REQUIREMENT: Within the data that follows, set down exactly the lines from the one containing "Keep writing the" through the one containing "turn: float", both ends included.

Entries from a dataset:
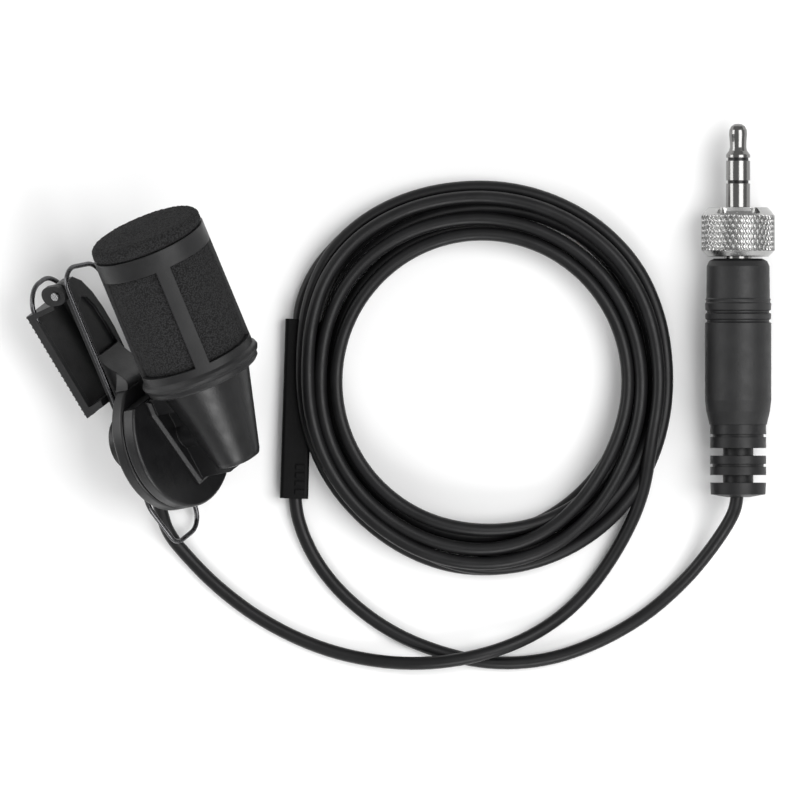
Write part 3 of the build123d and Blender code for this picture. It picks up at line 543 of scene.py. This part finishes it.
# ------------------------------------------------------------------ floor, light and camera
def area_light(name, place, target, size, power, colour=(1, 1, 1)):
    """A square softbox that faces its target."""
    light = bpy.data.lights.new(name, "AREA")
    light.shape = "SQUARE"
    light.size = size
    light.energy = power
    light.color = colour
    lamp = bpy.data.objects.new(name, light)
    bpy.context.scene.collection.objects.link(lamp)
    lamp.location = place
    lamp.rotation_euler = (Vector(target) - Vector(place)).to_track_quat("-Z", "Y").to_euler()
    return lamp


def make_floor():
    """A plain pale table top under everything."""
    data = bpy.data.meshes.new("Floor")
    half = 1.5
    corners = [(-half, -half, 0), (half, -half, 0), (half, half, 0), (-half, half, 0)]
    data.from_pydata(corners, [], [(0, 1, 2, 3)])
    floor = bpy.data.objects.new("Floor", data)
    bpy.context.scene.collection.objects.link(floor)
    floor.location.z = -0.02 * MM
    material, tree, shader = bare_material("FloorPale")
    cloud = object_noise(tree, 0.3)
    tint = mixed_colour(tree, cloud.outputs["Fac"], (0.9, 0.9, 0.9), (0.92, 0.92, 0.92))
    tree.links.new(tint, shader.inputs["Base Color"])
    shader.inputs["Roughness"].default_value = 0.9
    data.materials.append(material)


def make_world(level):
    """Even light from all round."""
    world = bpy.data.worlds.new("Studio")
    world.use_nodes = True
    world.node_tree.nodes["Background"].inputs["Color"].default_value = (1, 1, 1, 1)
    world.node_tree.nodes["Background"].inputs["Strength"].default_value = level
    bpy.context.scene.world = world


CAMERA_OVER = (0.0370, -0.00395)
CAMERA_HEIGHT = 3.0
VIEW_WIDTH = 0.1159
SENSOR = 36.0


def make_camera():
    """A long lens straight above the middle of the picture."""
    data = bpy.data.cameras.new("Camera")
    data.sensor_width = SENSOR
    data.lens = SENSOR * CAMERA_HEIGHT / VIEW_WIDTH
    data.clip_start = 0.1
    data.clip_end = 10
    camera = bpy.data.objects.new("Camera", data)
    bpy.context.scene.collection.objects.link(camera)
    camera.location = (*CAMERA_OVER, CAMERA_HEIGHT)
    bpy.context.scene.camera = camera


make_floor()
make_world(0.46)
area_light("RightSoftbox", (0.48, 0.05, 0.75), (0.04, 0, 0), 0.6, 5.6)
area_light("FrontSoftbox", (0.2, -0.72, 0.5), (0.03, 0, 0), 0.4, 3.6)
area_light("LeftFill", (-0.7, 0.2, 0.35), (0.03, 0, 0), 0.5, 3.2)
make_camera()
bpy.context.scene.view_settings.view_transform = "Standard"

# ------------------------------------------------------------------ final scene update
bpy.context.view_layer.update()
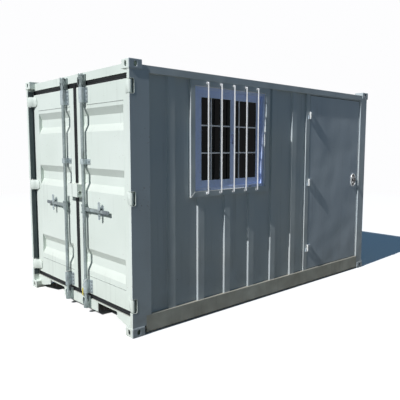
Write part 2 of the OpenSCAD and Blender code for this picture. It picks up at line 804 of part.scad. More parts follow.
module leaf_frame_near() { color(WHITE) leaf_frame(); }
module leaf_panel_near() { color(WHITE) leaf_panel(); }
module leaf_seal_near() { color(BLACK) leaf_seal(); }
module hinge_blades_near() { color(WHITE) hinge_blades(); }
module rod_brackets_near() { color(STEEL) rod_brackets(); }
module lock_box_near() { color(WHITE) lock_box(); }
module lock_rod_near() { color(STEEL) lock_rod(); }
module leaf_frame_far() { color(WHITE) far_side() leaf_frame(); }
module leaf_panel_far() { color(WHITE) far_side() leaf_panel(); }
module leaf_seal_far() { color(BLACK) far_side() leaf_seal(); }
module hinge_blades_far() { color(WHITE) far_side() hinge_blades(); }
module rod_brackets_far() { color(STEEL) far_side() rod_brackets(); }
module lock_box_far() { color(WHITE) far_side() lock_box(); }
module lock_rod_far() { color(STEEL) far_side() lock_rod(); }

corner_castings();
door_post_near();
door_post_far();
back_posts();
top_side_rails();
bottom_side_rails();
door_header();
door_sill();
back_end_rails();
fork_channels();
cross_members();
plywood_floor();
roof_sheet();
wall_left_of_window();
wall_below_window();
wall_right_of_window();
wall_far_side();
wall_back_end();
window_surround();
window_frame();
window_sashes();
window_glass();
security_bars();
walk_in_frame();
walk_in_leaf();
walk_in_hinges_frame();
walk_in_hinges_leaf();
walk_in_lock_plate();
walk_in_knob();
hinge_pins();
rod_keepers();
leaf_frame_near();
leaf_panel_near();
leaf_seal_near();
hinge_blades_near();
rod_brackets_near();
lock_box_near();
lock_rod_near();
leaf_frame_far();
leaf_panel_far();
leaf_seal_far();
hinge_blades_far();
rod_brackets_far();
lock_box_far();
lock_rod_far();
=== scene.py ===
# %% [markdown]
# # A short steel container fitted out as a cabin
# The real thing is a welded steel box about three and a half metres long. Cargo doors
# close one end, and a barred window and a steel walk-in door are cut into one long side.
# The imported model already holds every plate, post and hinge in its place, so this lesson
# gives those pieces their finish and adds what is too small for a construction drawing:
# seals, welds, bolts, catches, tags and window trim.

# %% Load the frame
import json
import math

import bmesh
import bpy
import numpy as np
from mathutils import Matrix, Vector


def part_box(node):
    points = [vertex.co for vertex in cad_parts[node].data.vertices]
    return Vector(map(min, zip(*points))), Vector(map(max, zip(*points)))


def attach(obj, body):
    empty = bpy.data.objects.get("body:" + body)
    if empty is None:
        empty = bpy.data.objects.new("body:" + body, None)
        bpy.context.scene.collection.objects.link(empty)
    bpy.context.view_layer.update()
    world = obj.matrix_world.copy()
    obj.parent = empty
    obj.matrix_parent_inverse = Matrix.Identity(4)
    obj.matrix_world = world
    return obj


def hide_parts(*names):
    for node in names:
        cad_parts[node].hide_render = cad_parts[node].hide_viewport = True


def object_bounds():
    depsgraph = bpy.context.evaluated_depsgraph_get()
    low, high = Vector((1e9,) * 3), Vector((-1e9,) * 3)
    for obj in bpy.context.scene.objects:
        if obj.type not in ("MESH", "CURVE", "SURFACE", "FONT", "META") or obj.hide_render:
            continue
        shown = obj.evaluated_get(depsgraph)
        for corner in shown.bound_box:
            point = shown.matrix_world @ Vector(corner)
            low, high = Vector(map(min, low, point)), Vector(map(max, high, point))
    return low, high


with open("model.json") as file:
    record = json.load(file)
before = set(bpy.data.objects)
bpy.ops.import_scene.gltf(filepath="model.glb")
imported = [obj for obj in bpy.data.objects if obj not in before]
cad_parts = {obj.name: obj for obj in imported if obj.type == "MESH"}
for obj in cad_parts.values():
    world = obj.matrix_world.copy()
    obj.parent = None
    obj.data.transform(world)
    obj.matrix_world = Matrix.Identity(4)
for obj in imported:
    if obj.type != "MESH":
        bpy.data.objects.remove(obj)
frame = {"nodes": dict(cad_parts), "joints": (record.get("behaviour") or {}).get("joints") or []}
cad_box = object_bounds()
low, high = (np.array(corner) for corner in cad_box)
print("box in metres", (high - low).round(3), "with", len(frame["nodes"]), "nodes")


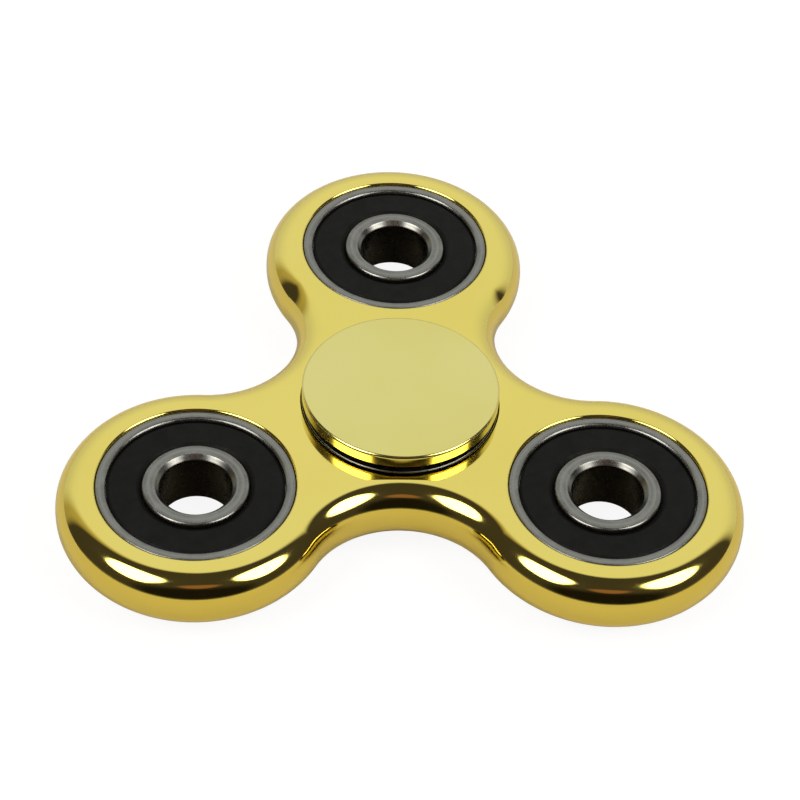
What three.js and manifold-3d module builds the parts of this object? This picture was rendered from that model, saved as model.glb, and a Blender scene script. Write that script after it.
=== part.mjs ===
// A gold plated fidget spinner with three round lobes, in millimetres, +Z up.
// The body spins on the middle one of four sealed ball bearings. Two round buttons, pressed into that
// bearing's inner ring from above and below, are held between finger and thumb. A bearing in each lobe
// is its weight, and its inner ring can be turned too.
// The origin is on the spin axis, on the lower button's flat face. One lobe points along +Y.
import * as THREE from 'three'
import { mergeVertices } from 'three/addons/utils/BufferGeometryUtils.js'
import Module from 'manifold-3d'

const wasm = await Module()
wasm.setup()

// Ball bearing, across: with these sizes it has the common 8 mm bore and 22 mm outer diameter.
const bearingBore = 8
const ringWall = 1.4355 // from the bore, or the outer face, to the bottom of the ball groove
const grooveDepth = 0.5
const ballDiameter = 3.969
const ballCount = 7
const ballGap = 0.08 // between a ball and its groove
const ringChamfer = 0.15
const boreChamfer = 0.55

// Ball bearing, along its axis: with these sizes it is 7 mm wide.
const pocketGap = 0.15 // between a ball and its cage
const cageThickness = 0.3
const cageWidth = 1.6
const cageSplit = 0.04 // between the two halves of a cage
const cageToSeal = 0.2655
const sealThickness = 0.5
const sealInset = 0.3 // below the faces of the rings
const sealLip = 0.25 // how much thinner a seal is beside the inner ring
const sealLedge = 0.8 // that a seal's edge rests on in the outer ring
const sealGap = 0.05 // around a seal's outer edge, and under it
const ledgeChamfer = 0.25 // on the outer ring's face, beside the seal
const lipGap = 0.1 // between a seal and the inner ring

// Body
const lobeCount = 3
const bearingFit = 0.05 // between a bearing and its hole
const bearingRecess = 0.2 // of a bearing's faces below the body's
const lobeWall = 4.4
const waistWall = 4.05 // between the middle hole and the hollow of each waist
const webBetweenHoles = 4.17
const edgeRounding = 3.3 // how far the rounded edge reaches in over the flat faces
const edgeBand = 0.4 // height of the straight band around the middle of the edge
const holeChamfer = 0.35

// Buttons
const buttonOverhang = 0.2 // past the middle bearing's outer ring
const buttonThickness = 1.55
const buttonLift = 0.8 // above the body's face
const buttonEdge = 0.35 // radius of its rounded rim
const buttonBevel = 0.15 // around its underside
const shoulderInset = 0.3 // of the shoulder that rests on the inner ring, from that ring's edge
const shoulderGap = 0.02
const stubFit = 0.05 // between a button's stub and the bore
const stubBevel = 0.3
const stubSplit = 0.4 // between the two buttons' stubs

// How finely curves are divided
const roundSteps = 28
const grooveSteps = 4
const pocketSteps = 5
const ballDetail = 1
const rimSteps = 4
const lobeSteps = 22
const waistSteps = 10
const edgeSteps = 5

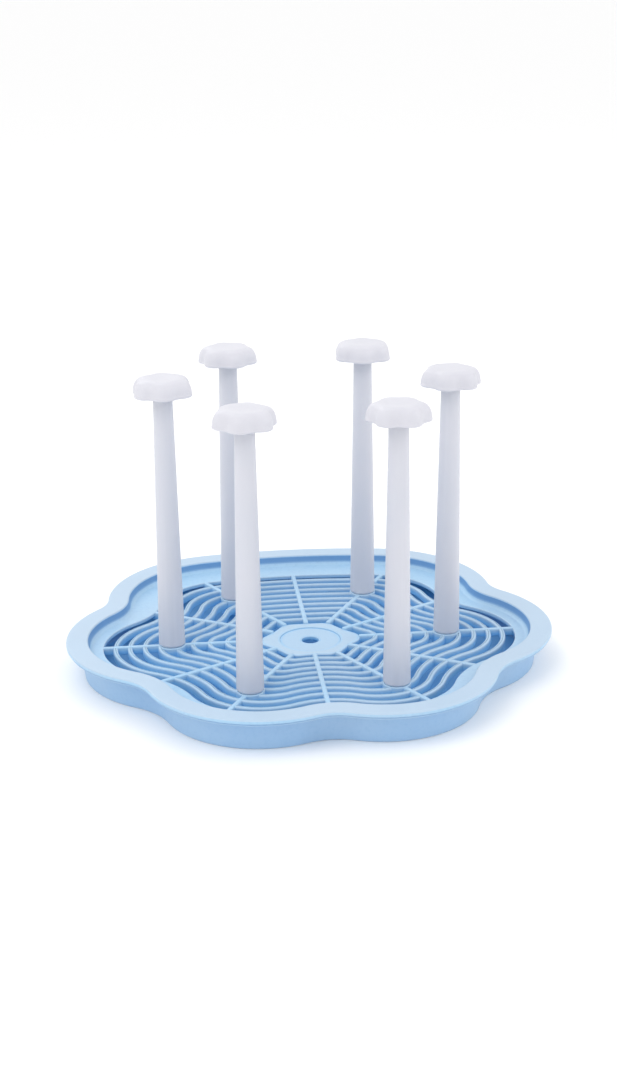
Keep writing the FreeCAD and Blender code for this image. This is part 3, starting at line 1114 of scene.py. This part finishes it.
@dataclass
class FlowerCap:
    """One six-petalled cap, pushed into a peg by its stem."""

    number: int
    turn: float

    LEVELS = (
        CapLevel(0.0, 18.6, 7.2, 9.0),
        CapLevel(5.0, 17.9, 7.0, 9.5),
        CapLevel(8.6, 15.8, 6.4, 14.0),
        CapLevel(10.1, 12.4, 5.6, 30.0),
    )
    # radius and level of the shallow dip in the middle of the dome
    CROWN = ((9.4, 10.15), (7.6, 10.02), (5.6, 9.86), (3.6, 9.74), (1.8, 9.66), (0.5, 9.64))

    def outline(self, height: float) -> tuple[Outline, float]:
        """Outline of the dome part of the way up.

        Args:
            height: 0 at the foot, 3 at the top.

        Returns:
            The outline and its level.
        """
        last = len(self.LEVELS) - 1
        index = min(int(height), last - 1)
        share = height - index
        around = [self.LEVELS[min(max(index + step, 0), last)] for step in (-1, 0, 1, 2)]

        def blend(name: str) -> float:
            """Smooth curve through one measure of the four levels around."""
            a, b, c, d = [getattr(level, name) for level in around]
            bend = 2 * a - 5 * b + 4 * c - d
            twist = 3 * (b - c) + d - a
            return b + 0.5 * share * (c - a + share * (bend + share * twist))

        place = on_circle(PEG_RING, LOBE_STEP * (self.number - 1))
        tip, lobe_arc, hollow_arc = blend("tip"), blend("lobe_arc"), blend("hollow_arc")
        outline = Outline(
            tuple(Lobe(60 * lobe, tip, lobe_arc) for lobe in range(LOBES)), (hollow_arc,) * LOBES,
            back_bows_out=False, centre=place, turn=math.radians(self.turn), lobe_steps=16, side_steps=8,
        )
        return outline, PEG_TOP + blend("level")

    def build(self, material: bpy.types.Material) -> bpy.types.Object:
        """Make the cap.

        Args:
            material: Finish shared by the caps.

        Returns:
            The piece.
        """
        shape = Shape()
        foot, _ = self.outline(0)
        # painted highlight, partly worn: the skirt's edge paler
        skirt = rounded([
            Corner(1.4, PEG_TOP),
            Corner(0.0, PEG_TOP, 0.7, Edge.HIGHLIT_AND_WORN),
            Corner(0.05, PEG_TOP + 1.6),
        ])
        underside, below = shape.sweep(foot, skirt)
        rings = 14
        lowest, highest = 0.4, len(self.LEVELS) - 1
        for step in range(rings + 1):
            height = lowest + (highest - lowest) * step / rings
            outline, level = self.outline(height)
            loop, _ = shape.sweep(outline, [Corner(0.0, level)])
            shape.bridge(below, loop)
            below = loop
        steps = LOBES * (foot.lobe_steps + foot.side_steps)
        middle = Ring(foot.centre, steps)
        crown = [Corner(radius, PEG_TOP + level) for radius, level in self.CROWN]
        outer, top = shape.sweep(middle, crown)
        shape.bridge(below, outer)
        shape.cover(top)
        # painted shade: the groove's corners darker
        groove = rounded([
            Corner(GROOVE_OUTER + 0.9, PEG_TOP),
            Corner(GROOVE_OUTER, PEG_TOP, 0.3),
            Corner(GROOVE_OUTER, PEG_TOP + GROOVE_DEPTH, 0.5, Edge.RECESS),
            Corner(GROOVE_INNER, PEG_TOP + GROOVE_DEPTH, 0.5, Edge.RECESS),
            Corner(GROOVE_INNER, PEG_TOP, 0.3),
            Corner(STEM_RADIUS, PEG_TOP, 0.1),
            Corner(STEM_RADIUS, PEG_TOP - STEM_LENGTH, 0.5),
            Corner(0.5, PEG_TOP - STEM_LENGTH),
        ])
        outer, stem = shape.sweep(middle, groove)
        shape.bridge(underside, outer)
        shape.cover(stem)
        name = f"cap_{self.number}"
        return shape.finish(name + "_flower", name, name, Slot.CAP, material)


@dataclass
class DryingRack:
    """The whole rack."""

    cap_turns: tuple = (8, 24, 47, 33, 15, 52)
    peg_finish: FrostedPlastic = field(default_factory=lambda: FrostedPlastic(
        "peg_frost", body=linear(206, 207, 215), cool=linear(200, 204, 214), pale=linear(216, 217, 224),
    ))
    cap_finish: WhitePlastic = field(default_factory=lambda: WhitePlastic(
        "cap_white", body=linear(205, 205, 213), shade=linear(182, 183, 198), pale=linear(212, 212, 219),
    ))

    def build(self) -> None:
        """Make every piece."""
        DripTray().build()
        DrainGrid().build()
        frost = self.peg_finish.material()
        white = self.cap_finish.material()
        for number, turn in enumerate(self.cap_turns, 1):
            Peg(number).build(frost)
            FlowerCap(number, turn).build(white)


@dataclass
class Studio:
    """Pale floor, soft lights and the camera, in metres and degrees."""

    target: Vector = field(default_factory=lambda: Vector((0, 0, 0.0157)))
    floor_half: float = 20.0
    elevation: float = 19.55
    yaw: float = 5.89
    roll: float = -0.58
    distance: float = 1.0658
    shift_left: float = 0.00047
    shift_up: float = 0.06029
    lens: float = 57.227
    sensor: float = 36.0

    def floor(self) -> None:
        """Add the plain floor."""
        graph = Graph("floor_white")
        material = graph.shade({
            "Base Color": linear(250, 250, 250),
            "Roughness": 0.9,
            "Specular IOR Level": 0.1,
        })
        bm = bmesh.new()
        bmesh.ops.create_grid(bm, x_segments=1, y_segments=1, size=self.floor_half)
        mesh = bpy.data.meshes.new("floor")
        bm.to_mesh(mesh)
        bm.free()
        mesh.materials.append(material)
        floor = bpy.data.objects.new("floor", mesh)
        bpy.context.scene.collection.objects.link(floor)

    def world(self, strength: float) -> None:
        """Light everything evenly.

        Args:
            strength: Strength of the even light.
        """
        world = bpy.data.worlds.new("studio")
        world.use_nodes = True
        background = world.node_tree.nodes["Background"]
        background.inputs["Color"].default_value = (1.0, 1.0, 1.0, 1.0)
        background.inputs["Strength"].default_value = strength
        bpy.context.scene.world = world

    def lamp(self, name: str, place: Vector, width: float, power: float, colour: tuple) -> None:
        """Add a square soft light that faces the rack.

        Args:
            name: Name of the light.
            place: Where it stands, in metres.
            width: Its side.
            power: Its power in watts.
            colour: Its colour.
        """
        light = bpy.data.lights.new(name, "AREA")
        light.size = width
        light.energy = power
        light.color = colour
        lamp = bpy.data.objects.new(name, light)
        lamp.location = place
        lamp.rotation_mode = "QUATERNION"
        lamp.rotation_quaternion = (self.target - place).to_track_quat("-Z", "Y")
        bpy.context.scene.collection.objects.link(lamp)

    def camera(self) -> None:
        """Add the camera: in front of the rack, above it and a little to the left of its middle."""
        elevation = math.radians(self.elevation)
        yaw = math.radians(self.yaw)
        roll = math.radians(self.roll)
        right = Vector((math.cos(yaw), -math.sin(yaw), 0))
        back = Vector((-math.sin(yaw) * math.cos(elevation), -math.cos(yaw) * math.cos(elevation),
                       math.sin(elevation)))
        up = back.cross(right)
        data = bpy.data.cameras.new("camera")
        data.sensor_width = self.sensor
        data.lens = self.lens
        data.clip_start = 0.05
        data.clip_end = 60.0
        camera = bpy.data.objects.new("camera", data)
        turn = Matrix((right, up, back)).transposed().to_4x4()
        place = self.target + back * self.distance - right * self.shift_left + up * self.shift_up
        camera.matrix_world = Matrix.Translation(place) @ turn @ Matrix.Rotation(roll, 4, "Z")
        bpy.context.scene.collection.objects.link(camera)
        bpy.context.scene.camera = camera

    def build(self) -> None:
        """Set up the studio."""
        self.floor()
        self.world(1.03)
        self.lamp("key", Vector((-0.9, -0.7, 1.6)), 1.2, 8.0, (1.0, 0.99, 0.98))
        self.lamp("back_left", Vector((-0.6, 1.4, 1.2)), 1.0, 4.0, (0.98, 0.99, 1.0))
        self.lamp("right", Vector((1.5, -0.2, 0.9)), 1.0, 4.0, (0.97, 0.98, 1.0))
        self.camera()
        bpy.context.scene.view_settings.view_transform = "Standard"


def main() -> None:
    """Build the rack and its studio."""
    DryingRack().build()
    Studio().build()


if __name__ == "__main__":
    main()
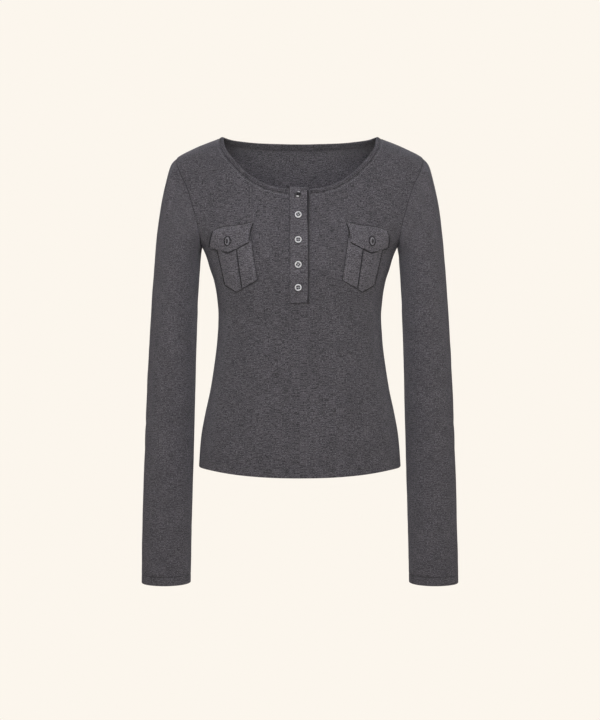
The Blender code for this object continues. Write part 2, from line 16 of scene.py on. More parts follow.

SOLUTION TO THIS EXERCISE:
Keep writing the FreeCAD and Blender code for this image. This is part 3, starting at line 1114 of scene.py. This part finishes it.
@dataclass
class FlowerCap:
    """One six-petalled cap, pushed into a peg by its stem."""

    number: int
    turn: float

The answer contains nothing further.